- **REQUEST**: Write each line out exactly, leaving none out.

- **RECORDED DATA**:
********

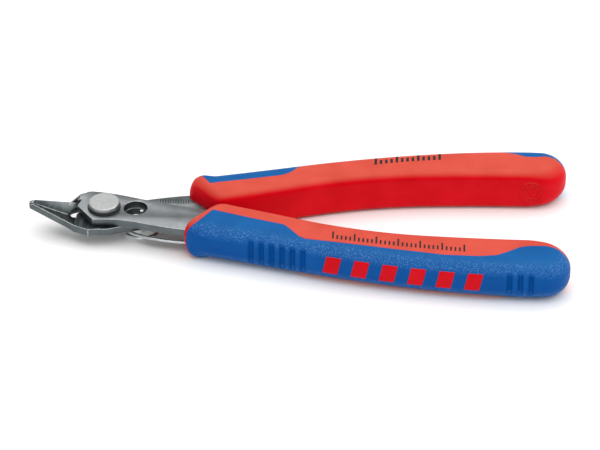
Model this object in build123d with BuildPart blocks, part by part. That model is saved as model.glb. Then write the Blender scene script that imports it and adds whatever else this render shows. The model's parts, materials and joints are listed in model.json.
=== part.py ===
"""Flush cutter for electronics work, 125 mm long, jaws closed.

Frame: +X runs from the jaws to the handles, +Y to the handle of the lower lever, +Z up.
The origin lies under the middle of the tool, on the surface that the grips lie on.
Plan coordinates below are counted from the pivot, heights from the plane between the levers.
"""
import os
from math import cos, radians, sin

from build123d import *

os.makedirs("parts", exist_ok=True)

# ---- driving dimensions, mm ----
total_length = 125.0
tip_reach = 17.5            # tip ahead of the pivot
grip_height = 10.0
pivot_x = tip_reach - total_length / 2
mid_z = grip_height / 2     # plane between the two levers

plate = 1.9                 # thickness of each lever
lap_gap = 0.03              # oil gap, each side of the plane between the levers
jaw_gap = 0.02              # each cutting edge from the centre plane, jaws closed
disc_radius = 6.2           # round head of the lower lever, inside the upper jaw's root
disc_clearance = 0.12

jaw_rise = 0.325                # slope of the jaws, bent up towards the tip
bend_x = -6.9                   # where the flat underside ends
jaw_thickness = 1.75
tip_thickness = 1.15
edge_heights = ((-17.7, 1.3, 0.4), (-6.5, 0.7, 4.3))    # x, cutting edge above the underside, width of the bevel
throat_radius = 0.45            # round relief in the lower jaw behind the cutting edges
throat_x = -7.4

hole_x = 7.3
hole_radius = 2.75

shank_radius = 2.1
shank_running_clearance = 0.04
rivet_head_radius = 3.65
rivet_head_height = 1.25
washer_radius = 3.85
washer_height = 0.4
rear_head_radius = 3.2
rear_head_height = 0.9
rear_washer_radius = 3.6
rear_washer_height = 0.3

wire_radius = 0.42
knee_radius = 0.99 * wire_radius        # round corners of the wire, a hair thinner than the wire
wire_z = -plate - wire_radius - 0.1     # the spring lies just under the lower lever
coil_centre = (8.9, -0.8)
coil_radius = 4.0
coil_turns = 1.25
coil_pitch = 1.0
coil_start = 236.0                      # direction in which the leg leaves the coil, degrees
leg_points = [(9.2, -5.35), (13.2, -6.55), (22.0, -7.6)]
post_x = 8.7                            # upturned end in the limiter hole
post_top = 1.2

skin = 1.3                  # soft outer skin of the grips
skin_start = (19.4, 8.3)    # front corner of the soft skin
edge_round = 2.0            # edges of the grips
front_round = 2.6           # upright corners at their front
grip_inner = [(101.4, 12.55), (75.0, 11.75), (45.0, 6.0), (26.3, 0.3)]     # from the rear end forwards
grip_outer = [(101.4, 24.75), (75.0, 22.9), (45.0, 16.9), (21.5, 11.0)]
grip_front = (18.7, 7.6)
parting = [(25.1, 3.6), (34.0, 7.0), (41.0, 9.2), (44.5, 13.0), (50.0, 15.2), (60.0, 17.2), (75.0, 19.5),
           (85.0, 20.3), (90.0, 20.0), (92.5, 18.8), (95.6, 16.7), (101.0, 15.9), (108.5, 17.5)]
groove_pitch = 2.4
groove_width = 1.1
groove_depth = 0.55
groove_height = 6.4
front_grooves = 6
rear_grooves = 3
front_groove_x = 33.0
rear_groove_x = 92.5
bar_count = 6
bar_pitch = 7.3
bar_first_x = 50.5
bar_height = 4.4
bar_width = 2.6
bar_slant = 0.9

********

- **RESULT**:
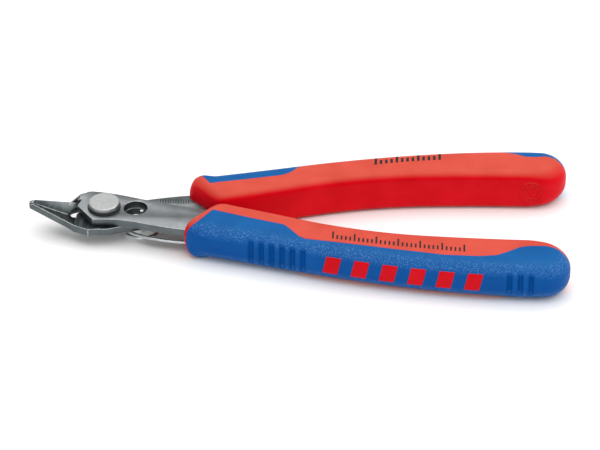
Model this object in build123d with BuildPart blocks, part by part. That model is saved as model.glb. Then write the Blender scene script that imports it and adds whatever else this render shows. The model's parts, materials and joints are listed in model.json.
=== part.py ===
"""Flush cutter for electronics work, 125 mm long, jaws closed.

Frame: +X runs from the jaws to the handles, +Y to the handle of the lower lever, +Z up.
The origin lies under the middle of the tool, on the surface that the grips lie on.
Plan coordinates below are counted from the pivot, heights from the plane between the levers.
"""
import os
from math import cos, radians, sin

from build123d import *

os.makedirs("parts", exist_ok=True)

# ---- driving dimensions, mm ----
total_length = 125.0
tip_reach = 17.5            # tip ahead of the pivot
grip_height = 10.0
pivot_x = tip_reach - total_length / 2
mid_z = grip_height / 2     # plane between the two levers

plate = 1.9                 # thickness of each lever
lap_gap = 0.03              # oil gap, each side of the plane between the levers
jaw_gap = 0.02              # each cutting edge from the centre plane, jaws closed
disc_radius = 6.2           # round head of the lower lever, inside the upper jaw's root
disc_clearance = 0.12

jaw_rise = 0.325                # slope of the jaws, bent up towards the tip
bend_x = -6.9                   # where the flat underside ends
jaw_thickness = 1.75
tip_thickness = 1.15
edge_heights = ((-17.7, 1.3, 0.4), (-6.5, 0.7, 4.3))    # x, cutting edge above the underside, width of the bevel
throat_radius = 0.45            # round relief in the lower jaw behind the cutting edges
throat_x = -7.4

hole_x = 7.3
hole_radius = 2.75

shank_radius = 2.1
shank_running_clearance = 0.04
rivet_head_radius = 3.65
rivet_head_height = 1.25
washer_radius = 3.85
washer_height = 0.4
rear_head_radius = 3.2
rear_head_height = 0.9
rear_washer_radius = 3.6
rear_washer_height = 0.3

wire_radius = 0.42
knee_radius = 0.99 * wire_radius        # round corners of the wire, a hair thinner than the wire
wire_z = -plate - wire_radius - 0.1     # the spring lies just under the lower lever
coil_centre = (8.9, -0.8)
coil_radius = 4.0
coil_turns = 1.25
coil_pitch = 1.0
coil_start = 236.0                      # direction in which the leg leaves the coil, degrees
leg_points = [(9.2, -5.35), (13.2, -6.55), (22.0, -7.6)]
post_x = 8.7                            # upturned end in the limiter hole
post_top = 1.2

skin = 1.3                  # soft outer skin of the grips
skin_start = (19.4, 8.3)    # front corner of the soft skin
edge_round = 2.0            # edges of the grips
front_round = 2.6           # upright corners at their front
grip_inner = [(101.4, 12.55), (75.0, 11.75), (45.0, 6.0), (26.3, 0.3)]     # from the rear end forwards
grip_outer = [(101.4, 24.75), (75.0, 22.9), (45.0, 16.9), (21.5, 11.0)]
grip_front = (18.7, 7.6)
parting = [(25.1, 3.6), (34.0, 7.0), (41.0, 9.2), (44.5, 13.0), (50.0, 15.2), (60.0, 17.2), (75.0, 19.5),
           (85.0, 20.3), (90.0, 20.0), (92.5, 18.8), (95.6, 16.7), (101.0, 15.9), (108.5, 17.5)]
groove_pitch = 2.4
groove_width = 1.1
groove_depth = 0.55
groove_height = 6.4
front_grooves = 6
rear_grooves = 3
front_groove_x = 33.0
rear_groove_x = 92.5
bar_count = 6
bar_pitch = 7.3
bar_first_x = 50.5
bar_height = 4.4
bar_width = 2.6
bar_slant = 0.9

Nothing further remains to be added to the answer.